VI Bettina Carl
07.12. 23.12.01
MONTES SOVIETICI
Installation, 2001
The Montes Sovietici received their name after LUNIK 3 produced
the first photographs of the far side of the moon in 1959. For the following
three decades the mountains were identified on maps of the moon. However,
with the start of the 1990s not only did the name become obsolete, but
also the entire mountain range disappeared from new encyclopedias without
a trace.
Pictures were the only means to prove whatever lead one of the super powers
had gained in the conquest of space. Photography also served as a device
for transforming a boundless expanse into something flat, into spatial
units resembling territories that could be controlled and owned. Like
the pictures of the far side of the moon taken by LUNIK 3, these photographs
continue to have an obscure and fictional character. In spite of their
naturalistic gesture and propagandistic function, the visual contents
of these military trophies have an incredibly unreal quality.
As an element of pompousness, naivete is a central motif in Montes Sovietici.
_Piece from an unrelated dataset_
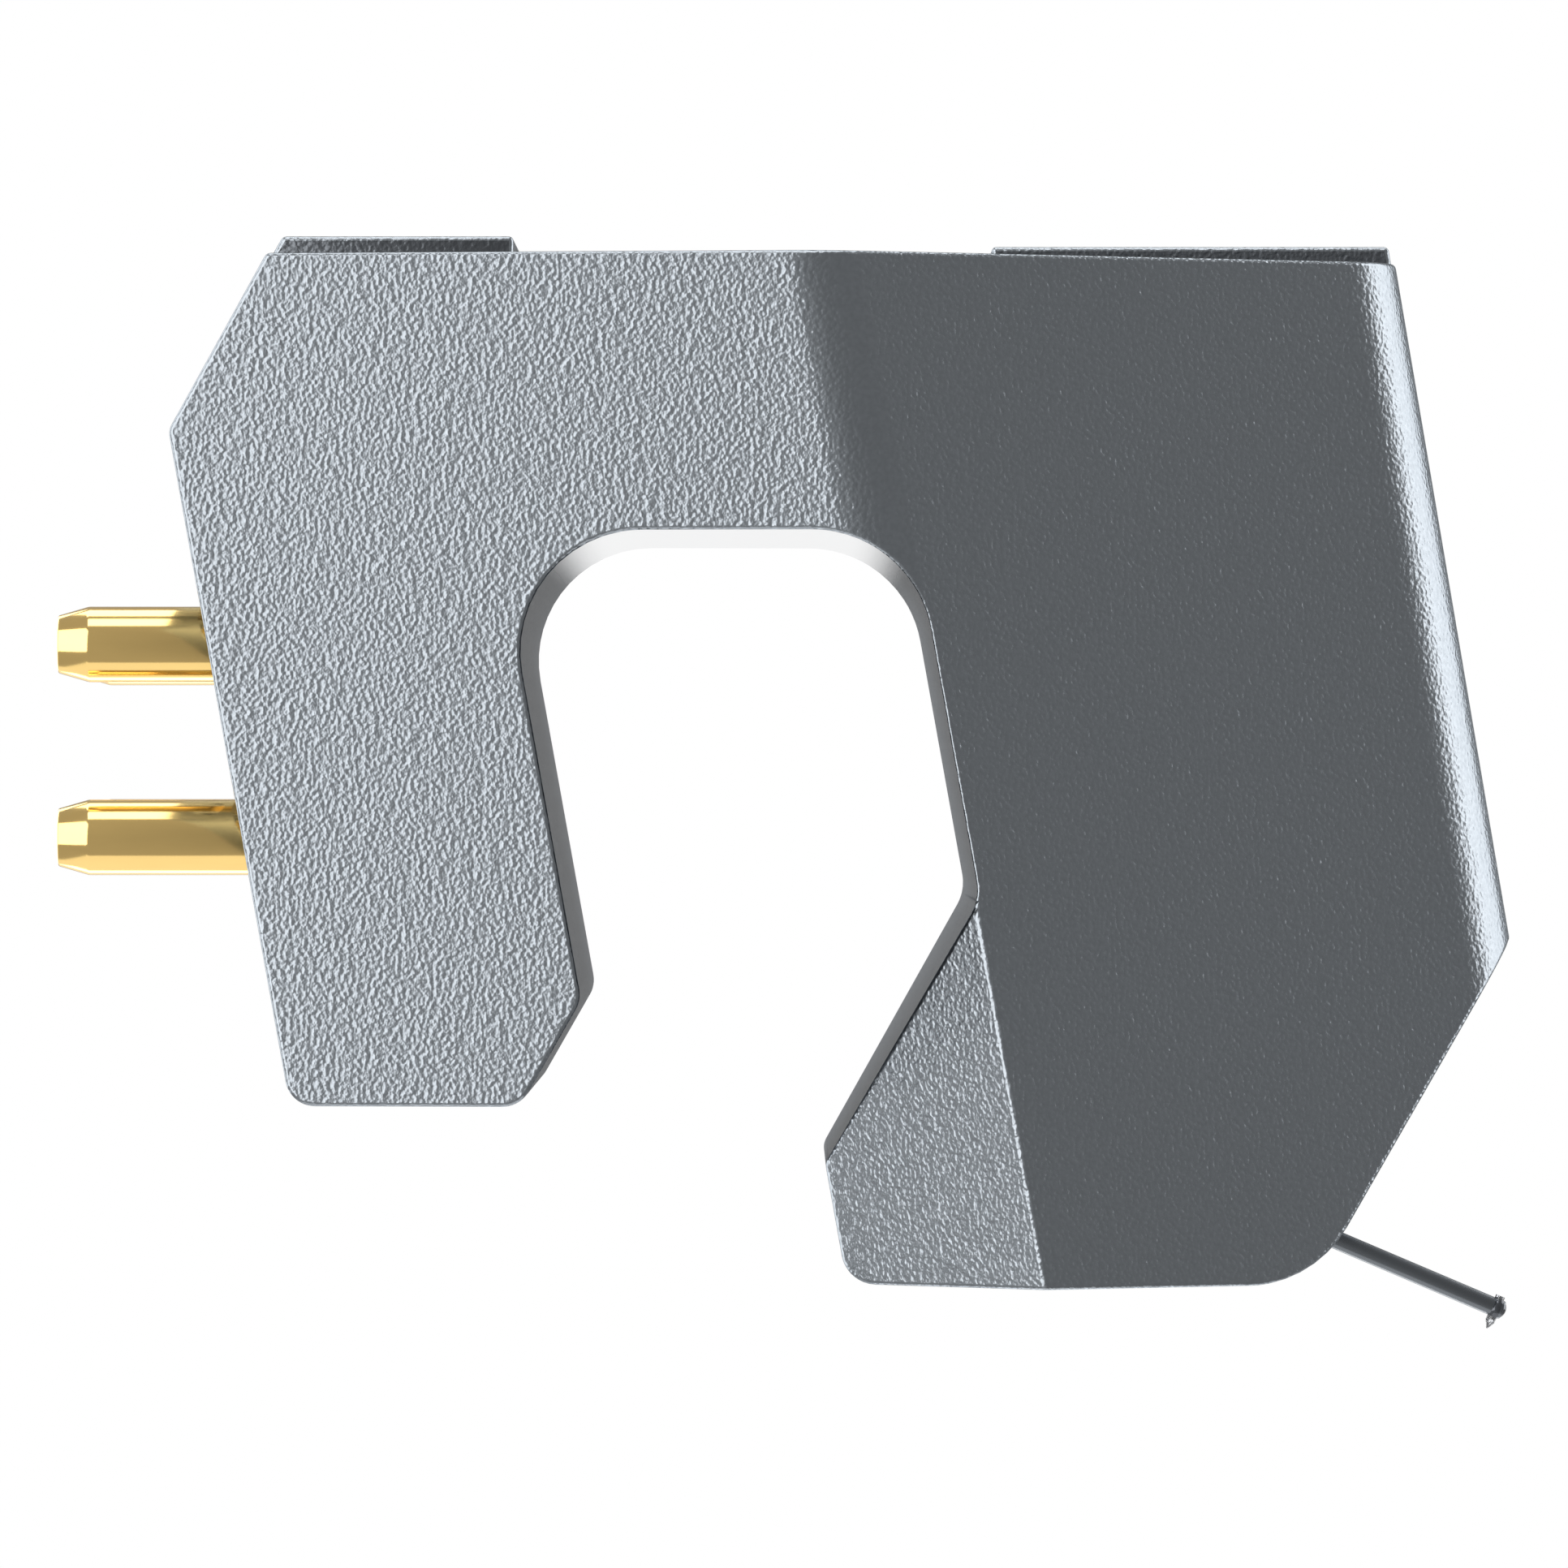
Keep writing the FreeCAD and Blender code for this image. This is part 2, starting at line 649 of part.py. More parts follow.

Some alien will manage to read the symbols on the plaque, if he makes
an effort ...and sooner or later the trash from different spacecraft will
be blown out of sight and be gone. The installation is an open-ended collection
of images and objects that reflects the confusing quality and quantity
of its subject matter. It combines associative drawings and objects with
documentary material (quoted from books as well as faked by the artist,
including a planet's portrait generated from the chin of George W. Bush).